Do this
Your task is to copy the stretch of lines in the records below that begins with the line containing "What build123d script" and ends with the line containing "rim_diameter = 90.6", exactly as written, with nothing added.

* * * *

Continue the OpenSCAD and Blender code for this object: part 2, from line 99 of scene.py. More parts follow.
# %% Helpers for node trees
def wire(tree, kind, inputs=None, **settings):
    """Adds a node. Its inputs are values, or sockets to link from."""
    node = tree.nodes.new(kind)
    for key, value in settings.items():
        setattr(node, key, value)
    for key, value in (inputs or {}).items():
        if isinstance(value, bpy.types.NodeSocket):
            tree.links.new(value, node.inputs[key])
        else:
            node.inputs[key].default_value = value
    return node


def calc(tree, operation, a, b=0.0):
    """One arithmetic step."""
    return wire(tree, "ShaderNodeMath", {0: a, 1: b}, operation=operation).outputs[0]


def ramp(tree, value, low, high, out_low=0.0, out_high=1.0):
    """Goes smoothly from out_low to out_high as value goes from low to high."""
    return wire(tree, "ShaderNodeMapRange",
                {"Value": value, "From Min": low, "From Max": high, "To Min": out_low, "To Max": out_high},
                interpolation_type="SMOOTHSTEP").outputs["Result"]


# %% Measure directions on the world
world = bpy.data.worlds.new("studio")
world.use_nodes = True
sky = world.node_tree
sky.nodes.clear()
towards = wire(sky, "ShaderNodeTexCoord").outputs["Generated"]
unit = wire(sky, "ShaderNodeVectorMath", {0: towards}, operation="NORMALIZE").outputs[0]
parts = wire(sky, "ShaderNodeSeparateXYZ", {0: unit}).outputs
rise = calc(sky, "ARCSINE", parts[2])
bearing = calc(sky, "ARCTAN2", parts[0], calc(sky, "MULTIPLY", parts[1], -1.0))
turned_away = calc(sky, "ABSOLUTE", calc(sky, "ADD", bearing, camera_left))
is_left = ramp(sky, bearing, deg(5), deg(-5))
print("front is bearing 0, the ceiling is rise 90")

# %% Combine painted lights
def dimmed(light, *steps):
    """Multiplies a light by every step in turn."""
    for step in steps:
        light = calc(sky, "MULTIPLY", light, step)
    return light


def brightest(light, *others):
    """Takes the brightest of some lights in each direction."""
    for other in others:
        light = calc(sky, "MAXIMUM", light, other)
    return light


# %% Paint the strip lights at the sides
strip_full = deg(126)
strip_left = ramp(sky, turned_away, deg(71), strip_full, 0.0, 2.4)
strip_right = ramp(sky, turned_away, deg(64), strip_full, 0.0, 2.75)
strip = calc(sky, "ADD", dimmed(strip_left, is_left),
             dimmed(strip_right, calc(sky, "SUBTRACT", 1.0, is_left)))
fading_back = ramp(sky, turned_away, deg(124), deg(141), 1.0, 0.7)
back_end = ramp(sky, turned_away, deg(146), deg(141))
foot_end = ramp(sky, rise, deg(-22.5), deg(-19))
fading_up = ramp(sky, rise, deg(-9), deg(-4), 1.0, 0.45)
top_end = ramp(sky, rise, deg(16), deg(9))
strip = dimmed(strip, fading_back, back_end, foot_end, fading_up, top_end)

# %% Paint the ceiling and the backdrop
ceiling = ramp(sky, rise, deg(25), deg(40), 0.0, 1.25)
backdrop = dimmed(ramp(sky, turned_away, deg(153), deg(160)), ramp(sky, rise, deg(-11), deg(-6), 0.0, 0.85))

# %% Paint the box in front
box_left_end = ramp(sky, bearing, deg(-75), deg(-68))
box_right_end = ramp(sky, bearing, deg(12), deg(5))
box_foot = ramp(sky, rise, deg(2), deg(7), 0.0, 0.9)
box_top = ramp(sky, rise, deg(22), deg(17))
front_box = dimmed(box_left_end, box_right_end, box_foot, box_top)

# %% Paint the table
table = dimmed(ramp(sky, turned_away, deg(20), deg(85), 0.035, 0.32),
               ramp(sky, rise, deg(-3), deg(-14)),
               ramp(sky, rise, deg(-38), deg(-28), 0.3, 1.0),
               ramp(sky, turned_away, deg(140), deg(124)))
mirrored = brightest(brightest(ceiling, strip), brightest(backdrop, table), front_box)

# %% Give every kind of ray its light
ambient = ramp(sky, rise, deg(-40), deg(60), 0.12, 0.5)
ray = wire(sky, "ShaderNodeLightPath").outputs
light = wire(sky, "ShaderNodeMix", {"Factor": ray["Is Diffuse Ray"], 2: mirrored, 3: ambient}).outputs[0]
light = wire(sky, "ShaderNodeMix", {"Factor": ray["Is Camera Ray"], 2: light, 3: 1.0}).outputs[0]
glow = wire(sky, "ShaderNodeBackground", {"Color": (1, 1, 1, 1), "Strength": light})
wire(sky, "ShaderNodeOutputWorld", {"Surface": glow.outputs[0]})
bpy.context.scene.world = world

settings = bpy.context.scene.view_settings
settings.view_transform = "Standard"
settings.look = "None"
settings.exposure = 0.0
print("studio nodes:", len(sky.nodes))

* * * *

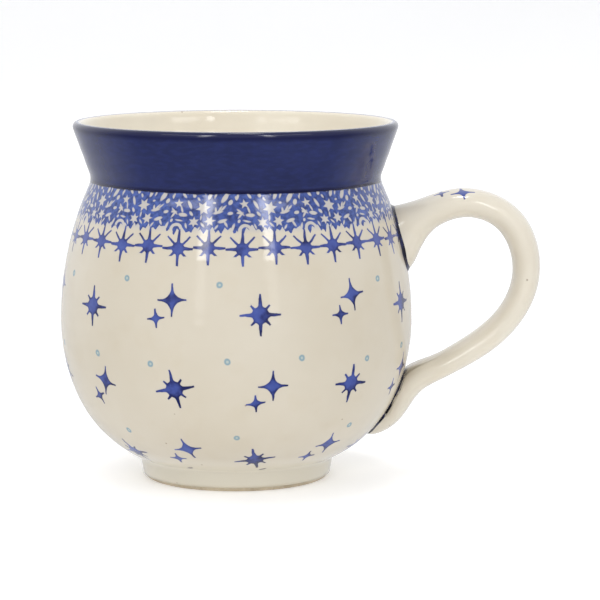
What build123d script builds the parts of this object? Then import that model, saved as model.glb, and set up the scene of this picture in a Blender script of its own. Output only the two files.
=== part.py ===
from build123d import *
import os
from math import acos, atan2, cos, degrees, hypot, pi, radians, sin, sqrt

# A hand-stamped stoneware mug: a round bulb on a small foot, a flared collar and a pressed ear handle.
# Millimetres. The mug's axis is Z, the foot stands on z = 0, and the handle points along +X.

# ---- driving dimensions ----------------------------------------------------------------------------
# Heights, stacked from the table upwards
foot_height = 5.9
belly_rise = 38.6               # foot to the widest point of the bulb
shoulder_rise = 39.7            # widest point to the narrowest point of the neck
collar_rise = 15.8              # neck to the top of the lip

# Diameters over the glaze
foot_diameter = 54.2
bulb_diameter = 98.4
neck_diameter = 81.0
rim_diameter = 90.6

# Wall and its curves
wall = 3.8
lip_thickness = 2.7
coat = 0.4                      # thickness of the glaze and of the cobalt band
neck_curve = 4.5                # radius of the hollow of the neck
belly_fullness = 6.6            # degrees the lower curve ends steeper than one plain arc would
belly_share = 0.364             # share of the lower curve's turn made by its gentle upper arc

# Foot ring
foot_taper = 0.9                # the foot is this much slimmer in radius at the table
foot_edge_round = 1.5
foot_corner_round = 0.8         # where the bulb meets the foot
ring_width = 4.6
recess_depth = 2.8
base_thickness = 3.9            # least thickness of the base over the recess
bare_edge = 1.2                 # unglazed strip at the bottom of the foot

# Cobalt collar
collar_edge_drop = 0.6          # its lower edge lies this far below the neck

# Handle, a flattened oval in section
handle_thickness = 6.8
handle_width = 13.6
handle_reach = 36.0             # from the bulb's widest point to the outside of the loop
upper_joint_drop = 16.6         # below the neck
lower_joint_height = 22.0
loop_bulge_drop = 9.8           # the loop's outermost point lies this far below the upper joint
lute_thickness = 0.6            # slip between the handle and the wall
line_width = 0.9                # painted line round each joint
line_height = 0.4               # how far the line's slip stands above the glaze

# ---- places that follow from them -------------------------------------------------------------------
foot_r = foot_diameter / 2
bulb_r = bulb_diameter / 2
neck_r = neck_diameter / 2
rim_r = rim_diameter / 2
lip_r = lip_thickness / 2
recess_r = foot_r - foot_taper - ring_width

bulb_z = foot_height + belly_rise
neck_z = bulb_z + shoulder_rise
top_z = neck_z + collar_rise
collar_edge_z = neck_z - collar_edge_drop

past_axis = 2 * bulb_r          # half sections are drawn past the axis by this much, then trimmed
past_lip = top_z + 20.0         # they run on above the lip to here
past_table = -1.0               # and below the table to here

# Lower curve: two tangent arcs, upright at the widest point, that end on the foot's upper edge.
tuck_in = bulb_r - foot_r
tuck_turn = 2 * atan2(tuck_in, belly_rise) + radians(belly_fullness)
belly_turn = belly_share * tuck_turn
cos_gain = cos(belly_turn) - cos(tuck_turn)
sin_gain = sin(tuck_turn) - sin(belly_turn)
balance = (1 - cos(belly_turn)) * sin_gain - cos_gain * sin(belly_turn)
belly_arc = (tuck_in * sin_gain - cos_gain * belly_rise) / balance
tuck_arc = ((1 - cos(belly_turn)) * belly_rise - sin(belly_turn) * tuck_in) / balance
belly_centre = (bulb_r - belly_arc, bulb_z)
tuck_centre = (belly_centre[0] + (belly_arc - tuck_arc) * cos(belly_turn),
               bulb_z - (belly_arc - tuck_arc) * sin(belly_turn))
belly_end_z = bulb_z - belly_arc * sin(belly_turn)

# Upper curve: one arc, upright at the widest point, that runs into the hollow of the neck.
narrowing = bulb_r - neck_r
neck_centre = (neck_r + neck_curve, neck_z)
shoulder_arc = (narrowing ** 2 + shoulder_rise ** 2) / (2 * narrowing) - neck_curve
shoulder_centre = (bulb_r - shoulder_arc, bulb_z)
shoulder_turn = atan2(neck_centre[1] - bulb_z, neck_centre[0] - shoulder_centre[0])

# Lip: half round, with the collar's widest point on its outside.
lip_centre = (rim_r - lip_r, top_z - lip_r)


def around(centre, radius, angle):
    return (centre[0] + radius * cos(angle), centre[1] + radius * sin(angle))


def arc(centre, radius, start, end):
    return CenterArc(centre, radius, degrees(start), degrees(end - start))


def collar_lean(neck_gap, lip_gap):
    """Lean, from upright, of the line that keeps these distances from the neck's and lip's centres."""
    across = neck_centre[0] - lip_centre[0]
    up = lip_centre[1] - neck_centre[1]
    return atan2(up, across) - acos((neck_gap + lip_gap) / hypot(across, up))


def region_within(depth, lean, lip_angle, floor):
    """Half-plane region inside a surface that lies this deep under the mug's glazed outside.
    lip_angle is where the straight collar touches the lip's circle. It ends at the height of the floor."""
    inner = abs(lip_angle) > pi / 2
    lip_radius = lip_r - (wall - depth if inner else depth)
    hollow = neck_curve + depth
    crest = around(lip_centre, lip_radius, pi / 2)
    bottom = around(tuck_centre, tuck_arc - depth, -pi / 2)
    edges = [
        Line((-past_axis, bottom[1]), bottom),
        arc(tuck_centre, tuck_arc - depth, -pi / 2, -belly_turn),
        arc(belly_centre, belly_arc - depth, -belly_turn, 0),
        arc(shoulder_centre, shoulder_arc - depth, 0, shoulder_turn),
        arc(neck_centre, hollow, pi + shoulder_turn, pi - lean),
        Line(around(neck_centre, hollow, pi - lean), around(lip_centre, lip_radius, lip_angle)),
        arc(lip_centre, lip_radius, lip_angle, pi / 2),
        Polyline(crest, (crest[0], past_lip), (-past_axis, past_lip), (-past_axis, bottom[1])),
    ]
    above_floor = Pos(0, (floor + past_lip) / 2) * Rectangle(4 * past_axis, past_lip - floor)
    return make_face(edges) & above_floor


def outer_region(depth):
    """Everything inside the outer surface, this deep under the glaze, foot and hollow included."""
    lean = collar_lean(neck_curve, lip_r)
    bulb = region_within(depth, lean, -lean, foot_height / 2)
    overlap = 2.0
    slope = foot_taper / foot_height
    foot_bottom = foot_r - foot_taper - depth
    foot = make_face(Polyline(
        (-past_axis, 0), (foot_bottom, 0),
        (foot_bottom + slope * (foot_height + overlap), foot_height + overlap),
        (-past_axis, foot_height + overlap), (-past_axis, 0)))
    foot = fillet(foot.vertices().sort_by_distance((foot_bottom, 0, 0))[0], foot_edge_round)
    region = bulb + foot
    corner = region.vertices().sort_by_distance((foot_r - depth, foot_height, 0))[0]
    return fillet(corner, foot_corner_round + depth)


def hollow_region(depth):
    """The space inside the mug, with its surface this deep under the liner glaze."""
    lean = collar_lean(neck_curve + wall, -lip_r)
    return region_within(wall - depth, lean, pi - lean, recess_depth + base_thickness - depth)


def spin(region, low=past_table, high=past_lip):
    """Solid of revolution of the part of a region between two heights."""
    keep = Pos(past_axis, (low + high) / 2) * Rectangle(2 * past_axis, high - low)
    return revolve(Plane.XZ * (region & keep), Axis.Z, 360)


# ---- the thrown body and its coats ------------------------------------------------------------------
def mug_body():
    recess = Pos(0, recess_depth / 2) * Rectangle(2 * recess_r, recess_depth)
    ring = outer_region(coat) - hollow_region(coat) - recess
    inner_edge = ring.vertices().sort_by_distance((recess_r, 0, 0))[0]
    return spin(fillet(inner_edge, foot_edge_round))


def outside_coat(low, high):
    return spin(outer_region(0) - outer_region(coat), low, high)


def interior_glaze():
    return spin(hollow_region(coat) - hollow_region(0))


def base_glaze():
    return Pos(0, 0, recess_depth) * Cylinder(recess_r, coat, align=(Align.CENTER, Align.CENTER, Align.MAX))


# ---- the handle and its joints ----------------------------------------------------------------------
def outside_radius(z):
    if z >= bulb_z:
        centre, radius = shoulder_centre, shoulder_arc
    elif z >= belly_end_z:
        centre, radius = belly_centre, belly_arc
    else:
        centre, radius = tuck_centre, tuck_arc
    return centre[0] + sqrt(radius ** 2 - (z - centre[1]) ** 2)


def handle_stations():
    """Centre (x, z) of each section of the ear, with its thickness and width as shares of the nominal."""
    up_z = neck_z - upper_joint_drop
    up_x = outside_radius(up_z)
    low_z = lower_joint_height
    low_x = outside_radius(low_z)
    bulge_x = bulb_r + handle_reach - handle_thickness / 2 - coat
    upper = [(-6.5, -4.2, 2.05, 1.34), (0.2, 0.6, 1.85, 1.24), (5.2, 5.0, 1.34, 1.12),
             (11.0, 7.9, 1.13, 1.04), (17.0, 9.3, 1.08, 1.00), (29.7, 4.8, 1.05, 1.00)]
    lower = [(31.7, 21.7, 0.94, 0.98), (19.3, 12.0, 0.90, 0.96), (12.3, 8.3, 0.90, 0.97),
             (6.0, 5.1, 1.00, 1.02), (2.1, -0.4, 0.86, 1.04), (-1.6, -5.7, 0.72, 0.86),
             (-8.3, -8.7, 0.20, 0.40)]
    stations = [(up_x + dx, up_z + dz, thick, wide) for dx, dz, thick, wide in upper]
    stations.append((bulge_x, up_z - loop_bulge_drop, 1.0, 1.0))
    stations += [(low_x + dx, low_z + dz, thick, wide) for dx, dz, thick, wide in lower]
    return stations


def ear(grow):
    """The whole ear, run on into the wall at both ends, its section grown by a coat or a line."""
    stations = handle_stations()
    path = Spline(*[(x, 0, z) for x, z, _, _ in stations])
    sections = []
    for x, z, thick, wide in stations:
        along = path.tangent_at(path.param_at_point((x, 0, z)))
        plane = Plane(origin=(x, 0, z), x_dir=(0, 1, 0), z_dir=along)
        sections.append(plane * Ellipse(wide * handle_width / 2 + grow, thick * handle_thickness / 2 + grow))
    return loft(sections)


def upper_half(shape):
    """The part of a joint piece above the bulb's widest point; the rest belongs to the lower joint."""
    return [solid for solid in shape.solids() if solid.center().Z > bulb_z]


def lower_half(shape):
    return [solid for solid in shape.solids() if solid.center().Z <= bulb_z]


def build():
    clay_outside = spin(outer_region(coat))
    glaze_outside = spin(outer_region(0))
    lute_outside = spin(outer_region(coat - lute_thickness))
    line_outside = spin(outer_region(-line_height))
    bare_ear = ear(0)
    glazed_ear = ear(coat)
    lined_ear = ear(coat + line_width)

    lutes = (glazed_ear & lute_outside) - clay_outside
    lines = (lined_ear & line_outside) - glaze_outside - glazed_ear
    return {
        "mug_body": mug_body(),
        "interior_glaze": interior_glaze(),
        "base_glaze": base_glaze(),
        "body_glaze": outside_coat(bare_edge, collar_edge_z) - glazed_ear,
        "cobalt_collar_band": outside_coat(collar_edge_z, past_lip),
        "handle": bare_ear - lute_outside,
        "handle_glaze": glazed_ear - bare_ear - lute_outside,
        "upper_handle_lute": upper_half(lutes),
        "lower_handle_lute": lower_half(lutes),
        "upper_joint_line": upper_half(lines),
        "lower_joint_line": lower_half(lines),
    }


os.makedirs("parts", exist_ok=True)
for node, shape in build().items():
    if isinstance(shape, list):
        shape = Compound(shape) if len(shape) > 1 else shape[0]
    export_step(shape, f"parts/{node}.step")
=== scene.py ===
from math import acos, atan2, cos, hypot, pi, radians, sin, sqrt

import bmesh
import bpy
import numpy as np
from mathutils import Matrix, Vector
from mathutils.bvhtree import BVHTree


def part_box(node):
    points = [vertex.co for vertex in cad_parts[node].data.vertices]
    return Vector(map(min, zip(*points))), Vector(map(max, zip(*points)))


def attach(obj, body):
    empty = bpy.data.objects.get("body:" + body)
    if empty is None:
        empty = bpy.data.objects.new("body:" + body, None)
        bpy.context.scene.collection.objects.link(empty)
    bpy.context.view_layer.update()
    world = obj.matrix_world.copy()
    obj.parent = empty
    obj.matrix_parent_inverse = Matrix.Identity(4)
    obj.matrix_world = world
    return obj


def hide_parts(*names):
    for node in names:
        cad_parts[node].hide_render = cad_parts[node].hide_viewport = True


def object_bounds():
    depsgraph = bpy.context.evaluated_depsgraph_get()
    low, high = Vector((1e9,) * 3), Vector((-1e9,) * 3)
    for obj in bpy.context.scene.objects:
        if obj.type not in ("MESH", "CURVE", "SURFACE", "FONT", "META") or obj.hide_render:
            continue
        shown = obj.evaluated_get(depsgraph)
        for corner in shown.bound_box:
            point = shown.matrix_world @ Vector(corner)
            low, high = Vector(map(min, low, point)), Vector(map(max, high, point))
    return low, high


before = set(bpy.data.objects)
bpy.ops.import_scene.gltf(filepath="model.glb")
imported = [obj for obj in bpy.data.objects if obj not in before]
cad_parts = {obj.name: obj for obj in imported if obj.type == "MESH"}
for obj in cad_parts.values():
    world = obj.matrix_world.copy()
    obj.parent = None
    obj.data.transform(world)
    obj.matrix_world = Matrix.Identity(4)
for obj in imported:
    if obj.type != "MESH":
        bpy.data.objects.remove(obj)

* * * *

Right answer
What build123d script builds the parts of this object? Then import that model, saved as model.glb, and set up the scene of this picture in a Blender script of its own. Output only the two files.
=== part.py ===
from build123d import *
import os
from math import acos, atan2, cos, degrees, hypot, pi, radians, sin, sqrt

# A hand-stamped stoneware mug: a round bulb on a small foot, a flared collar and a pressed ear handle.
# Millimetres. The mug's axis is Z, the foot stands on z = 0, and the handle points along +X.

# ---- driving dimensions ----------------------------------------------------------------------------
# Heights, stacked from the table upwards
foot_height = 5.9
belly_rise = 38.6               # foot to the widest point of the bulb
shoulder_rise = 39.7            # widest point to the narrowest point of the neck
collar_rise = 15.8              # neck to the top of the lip

# Diameters over the glaze
foot_diameter = 54.2
bulb_diameter = 98.4
neck_diameter = 81.0
rim_diameter = 90.6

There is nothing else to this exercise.